The answer is $4022$. We will first prove the bound. Suppose $N\le 4021$. Denote one box $X$ with $0$ and each other box with the distance to this box, going either clockwise or counter-clockwise, whichever is shorter. Let the score of a game state be the sum of the box numbers of each coin. Note that as long as each box has a coin, Bob can move all but one coin towards $X$, thus decreasing the score by $2011$. One coin is moved away, so the score is in total decreased by $2010$. However, Alice can move only $2009$ coins so the score decreases after both of them move. However, score is discrete and bounded below, contradiction. When $n\ge 4022$, Alice can start by distributing so that there are $2010$ boxes with two and $2$ boxes with one. For each coin Bob moves, if it is moved from some box, $X$ to a box with two coins, $Y$. If he also moved a coin from $Y$ to $X$, we're all good. If he moved it the other way, then $Y$ has a coin that is unused so far: move it to $X$. If both $Y$'s neighbors give a coin to $Y$, one of them will receive a coin from $Y$, so any movement of coins to a box with two coins can be reversed by Alice. Donations to a box with two coins will not change the configuration in any way. If it is moved from some box with two coins $X$, to a box with one coin, $Z$, then the fact that there are $2010$ boxes with two and $2$ boxes with one remains, so Alice doesn't need to do anything.

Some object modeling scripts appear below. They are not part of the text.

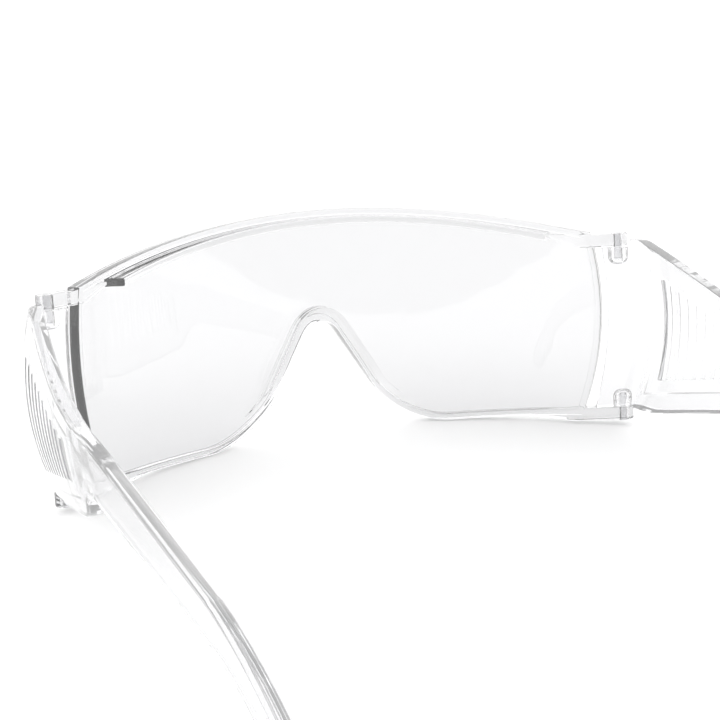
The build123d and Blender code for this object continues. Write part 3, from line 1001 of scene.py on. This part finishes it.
# %% Sky
SKY_BRIGHT, SKY_DARK = 1.65, 0.5
BEHIND_FULL, BEHIND_NONE = -0.8, -0.2
LOW_FULL, LOW_NONE = 0.2, 0.6
OVERHEAD_NONE, OVERHEAD_FULL = 0.7, 0.95

world = bpy.data.worlds.new("studio")
scene.world = world
world.use_nodes = True
sky = world.node_tree
sky.nodes.clear()
way = add_node(sky, "ShaderNodeTexCoord").outputs["Generated"]
split = add_node(sky, "ShaderNodeSeparateXYZ", inputs={"Vector": way})
behind = add_node(
    sky,
    "ShaderNodeMapRange",
    {"interpolation_type": "SMOOTHSTEP"},
    {
        "Value": split.outputs["Y"],
        "From Min": BEHIND_FULL,
        "From Max": BEHIND_NONE,
        "To Min": 1,
        "To Max": 0,
    },
)
low = add_node(
    sky,
    "ShaderNodeMapRange",
    {"interpolation_type": "SMOOTHSTEP"},
    {
        "Value": split.outputs["Z"],
        "From Min": LOW_FULL,
        "From Max": LOW_NONE,
        "To Min": 1,
        "To Max": 0,
    },
)
low_behind = add_node(
    sky,
    "ShaderNodeMath",
    {"operation": "MULTIPLY"},
    {0: behind.outputs["Result"], 1: low.outputs["Result"]},
)
overhead = add_node(
    sky,
    "ShaderNodeMapRange",
    {"interpolation_type": "SMOOTHSTEP"},
    {
        "Value": split.outputs["Z"],
        "From Min": OVERHEAD_NONE,
        "From Max": OVERHEAD_FULL,
        "To Min": 0,
        "To Max": 1,
    },
)
dark = add_node(
    sky,
    "ShaderNodeMath",
    {"operation": "MAXIMUM"},
    {0: low_behind.outputs["Value"], 1: overhead.outputs["Result"]},
)
brightness = add_node(
    sky,
    "ShaderNodeMapRange",
    inputs={"Value": dark.outputs["Value"], "To Min": SKY_BRIGHT, "To Max": SKY_DARK},
)
shade = add_node(
    sky,
    "ShaderNodeBackground",
    inputs={"Color": srgb("#FFFFFF"), "Strength": brightness.outputs["Result"]},
)
add_node(sky, "ShaderNodeOutputWorld", inputs={"Surface": shade.outputs["Background"]})
scene.view_settings.view_transform = "Standard"
scene.view_settings.look = "None"
print("sky brightness from", SKY_DARK, "to", SKY_BRIGHT)

# %% [markdown]
# The camera looks forward and a little down, from behind the wearer's left side, close enough
# that the near arm looks clearly larger than the far one.

# %% Camera
CAMERA_PLACE = (-0.1317, -0.2674, 0.1345)
FOCAL_MM, NEAREST_M = 78.65, 0.01
YAW, PITCH, ROLL = math.radians(22.06), math.radians(17.27), math.radians(-0.66)

camera_data = bpy.data.cameras.new("camera")
camera_data.lens = FOCAL_MM
camera_data.clip_start = NEAREST_M
camera = bpy.data.objects.new("camera", camera_data)
camera.matrix_world = (
    Matrix.Translation(CAMERA_PLACE)
    @ Matrix.Rotation(-YAW, 4, "Z")
    @ Matrix.Rotation(math.pi / 2 - PITCH, 4, "X")
    @ Matrix.Rotation(ROLL, 4, "Z")
)
scene.collection.objects.link(camera)
scene.camera = camera
print("camera at", CAMERA_PLACE)

# %% [markdown]
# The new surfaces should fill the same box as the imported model, so both boxes are printed
# side by side.

# %% Measure and finish
new_low, new_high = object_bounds()
boxes = {
    "cad": [list(cad_low), list(cad_high)],
    "visual": [list(new_low), list(new_high)],
}
for name, (low, high) in boxes.items():
    print(name, "size in mm", [round((b - a) * 1000, 2) for a, b in zip(low, high)])
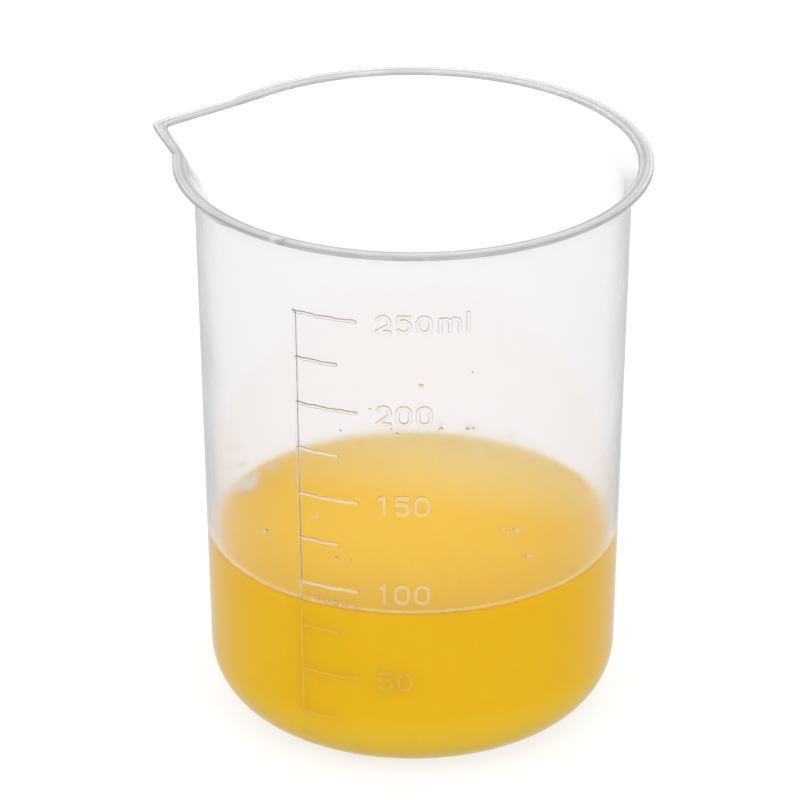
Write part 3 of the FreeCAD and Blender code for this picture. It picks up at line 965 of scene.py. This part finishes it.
def make_floor():
    """A pale floor that lights itself a little and isn't seen in reflections."""
    half = FLOOR_HALF
    corners = [(-half, -half, 0), (half, -half, 0), (half, half, 0), (-half, half, 0)]
    mesh = bpy.data.meshes.new("studio_floor")
    mesh.from_pydata(corners, [], [(0, 1, 2, 3)])
    material, nodes, links, shader = node_material("studio_floor")
    shader.inputs["Base Color"].default_value = (0.22, 0.22, 0.22, 1)
    shader.inputs["Roughness"].default_value = 0.9
    shader.inputs["Emission Color"].default_value = (1, 1, 1, 1)
    shader.inputs["Emission Strength"].default_value = 0.72
    mesh.materials.append(material)
    floor = bpy.data.objects.new("studio_floor", mesh)
    floor.location.z = -FLOOR_DROP
    bpy.context.scene.collection.objects.link(floor)
    floor.visible_glossy = False


def world_light():
    """A soft light tent: brightest on the photographer's side, dark under the table."""
    world = bpy.data.worlds.new("studio")
    world.use_nodes = True
    nodes = world.node_tree.nodes
    links = world.node_tree.links
    place = nodes.new("ShaderNodeTexCoord")
    parts = nodes.new("ShaderNodeSeparateXYZ")
    links.new(place.outputs["Generated"], parts.inputs["Vector"])
    azimuth = math.radians(VIEW_AZIMUTH)
    away = nodes.new("ShaderNodeVectorMath")
    away.operation = "DOT_PRODUCT"
    away.inputs[1].default_value = (-math.sin(azimuth), math.cos(azimuth), 0)
    links.new(place.outputs["Generated"], away.inputs[0])
    above = ramp_value(nodes, links, away.outputs["Value"], *TENT_ABOVE, -1.0, 1.0)
    below = ramp_value(nodes, links, away.outputs["Value"], *TENT_BELOW, 0.1, 1.0)
    height = ramp_value(nodes, links, parts.outputs["Z"], 0.0, 1.0, -0.1, 0.1)
    mix = nodes.new("ShaderNodeMix")
    links.new(height, mix.inputs["Factor"])
    links.new(below, mix.inputs["A"])
    links.new(above, mix.inputs["B"])
    background = nodes["Background"]
    background.inputs["Color"].default_value = (1.0, 1.0, 1.0, 1)
    links.new(mix.outputs["Result"], background.inputs["Strength"])
    bpy.context.scene.world = world


make_camera()
make_beaker(polypropylene())
make_rim(milky_polypropylene())
make_scale(
    raised_polypropylene("raised_line_polypropylene", 0.88),
    raised_polypropylene("raised_numeral_polypropylene", 0.94),
    plain_polypropylene("wetted_polypropylene", 1.22),
    plain_polypropylene("spine_polypropylene", PLASTIC_IOR),
)
make_liquid(cloudy_liquid())
make_bubbles(bubble_film())
make_droplets(clinging_liquid())
make_floor()
world_light()

scene = bpy.context.scene
scene.view_settings.view_transform = "Standard"
scene.cycles.max_bounces = 24
scene.cycles.transmission_bounces = 24
scene.cycles.transparent_max_bounces = 16
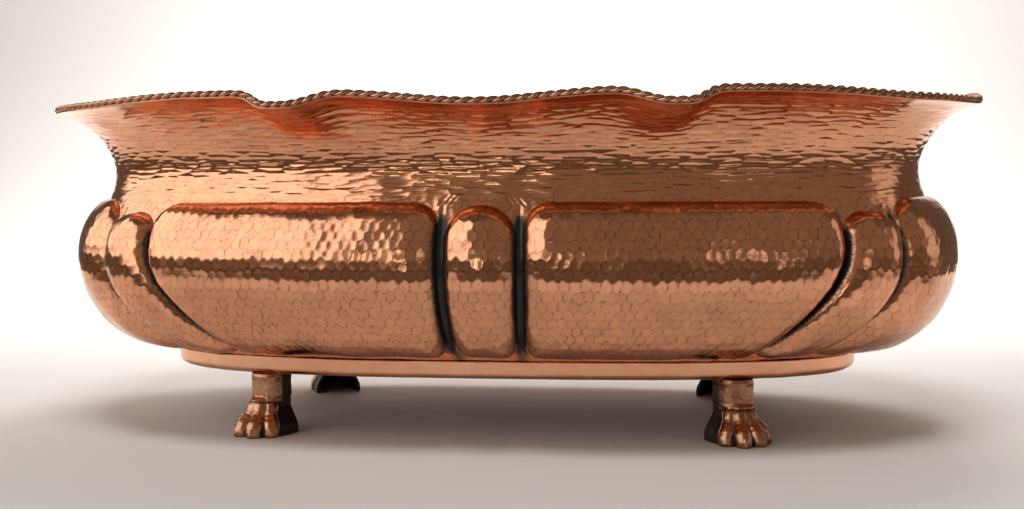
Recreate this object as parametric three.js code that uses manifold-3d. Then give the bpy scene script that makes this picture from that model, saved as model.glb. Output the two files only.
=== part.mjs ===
// Oval footed jardiniere in beaten copper: lobed bowl with a flared, wavy collar, twisted wire border,
// smooth plinth band and four hollow cast lion paws.
// Millimetres, +Z up. X runs along the length, -Y is the front, the floor is z = 0.
import * as THREE from "three";
import Module from "manifold-3d";

const wasm = await Module();
wasm.setup();

// ---- driving dimensions ----
const OVAL_POWER = 2.8; // plan curve: superellipse, fuller than an ellipse
const OVAL_GAP = 129.5; // half length minus half width, the same at every height
const SHEET = 1.2; // copper sheet of the body
const FLOOR_Z = 51.8; // underside of the body
const FLOOR_HALF = 236.6; // half length of the flat underside
const REF_HALF = 289.5; // half length of the oval on which arcs are measured
const LOBE_RAISE = 9.6; // how far a lobe stands out of the wall
const GROOVE_FLAT = 2.2; // half width of the floor of the grooves beside the middle lobe
const OUTER_FLAT = 1.1; // the same for the other grooves
const LOBE_TOP = 152; // height of the crease where lobes meet the collar
const LOBE_FOOT = 59.2; // height at which lobes run out above the plinth
const FOOT_EASE = 0.75; // below 1, a lobe's lower edge rises more gently than its sides
const CENTRE_GROOVE = 23.5; // groove beside the middle lobe, arc from the middle
const PANEL_GROOVE = 216; // groove at the outer side of a large panel
const END_GROOVE = 256.5; // groove at the end lobe
const GROOVE_SWEEP = 48; // how far outer grooves lean in towards the plinth
const NOTCH_ARC = 107.5; // pulled lip in the rim, arc from the middle
const NOTCH_DIP = 7.4;
const NOTCH_FLARE = 7;
const NOTCH_IN = 22; // the lip's reach towards the middle
const NOTCH_OUT = 16.5; // and towards the end
const NOTCH_POWER = 3; // above 2, flatter in the middle than a bell curve
const END_RISE = 8; // the rim sweeps up at each end
const END_FLARE = 4;
const END_REACH = 48; // length of that sweep to each side, measured along the rim
const ROPE_R = 2.4; // twisted border wire
const ROPE_SEAT = 0.5; // clearance under the wire
const ROPE_BACK = 1; // the wire lies this far in from the edge of the sheet
const GAP = 0.3; // clearance between touching pieces
const PLINTH_HALF = 237; // half length of the plinth band
const PLINTH_Z0 = 40;
const PLINTH_Z1 = 51.5;
const PLINTH_SHEET = 1.4;
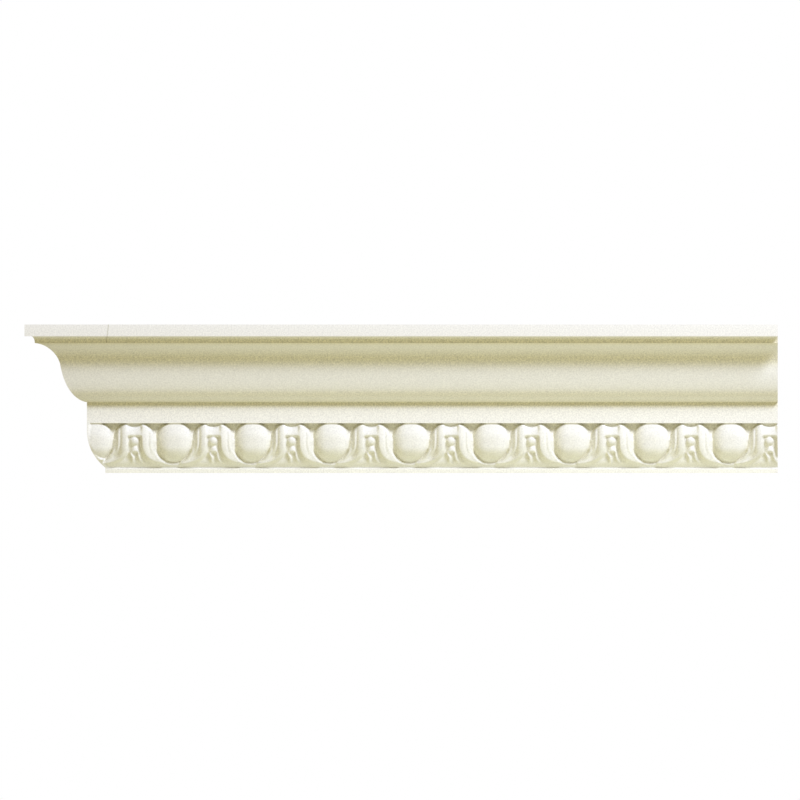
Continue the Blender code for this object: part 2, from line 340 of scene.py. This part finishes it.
def dart(across, up):
    """The ball, the bell and its legs under the saddle, with a notch below the bell and two pits."""
    beside = np.where(across < 0, across + HALF_PITCH, across - HALF_PITCH) - DART_SHIFT
    result = nearest_front(ball(beside, up), bell(beside, up))
    result = nearest_front(result, leg(beside, up, LEFT_LEG, LEFT_LEG_HALF))
    result = nearest_front(result, leg(beside, up, RIGHT_LEG, RIGHT_LEG_HALF))
    result = result + 2.0 * np.exp(-(((beside - NOTCH[0]) / 1.5) ** 2 + ((up - NOTCH[1]) / 1.4) ** 2))
    for pit_beside, pit_up in PITS:
        result = result + 1.6 * np.exp(-((beside - pit_beside) ** 2 + (up - pit_up) ** 2) / 1.8)
    return result


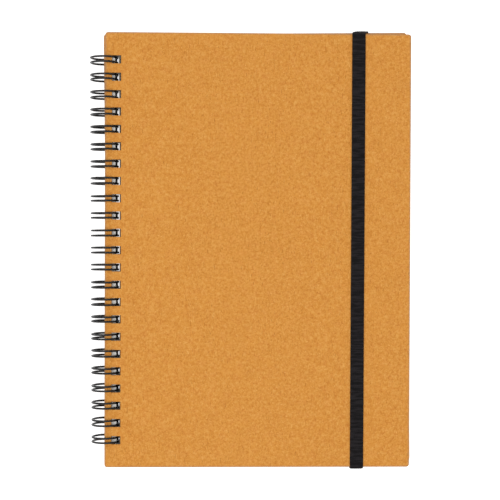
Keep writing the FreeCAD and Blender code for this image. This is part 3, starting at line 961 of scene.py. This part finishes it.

If $X$ also has one coin, then obviously $Z$ cannot give back to $X$, but $X$ has no coins. Let $W$ be the box adjacent to $X$ on the other side of $Z$ Clearly, $W$ has two coins right now. If Bob has already moved a coin from $W$ to $X$, then $X$ has one coin and we are done. Otherwise, since Alice did not move a coin from $X$ to $W$, and Bob has also not moved a coin from $X$ to $W$ there is one in $W$ that has not been moved. Alice can make that move and maintain the distribution of coin counts in boxes.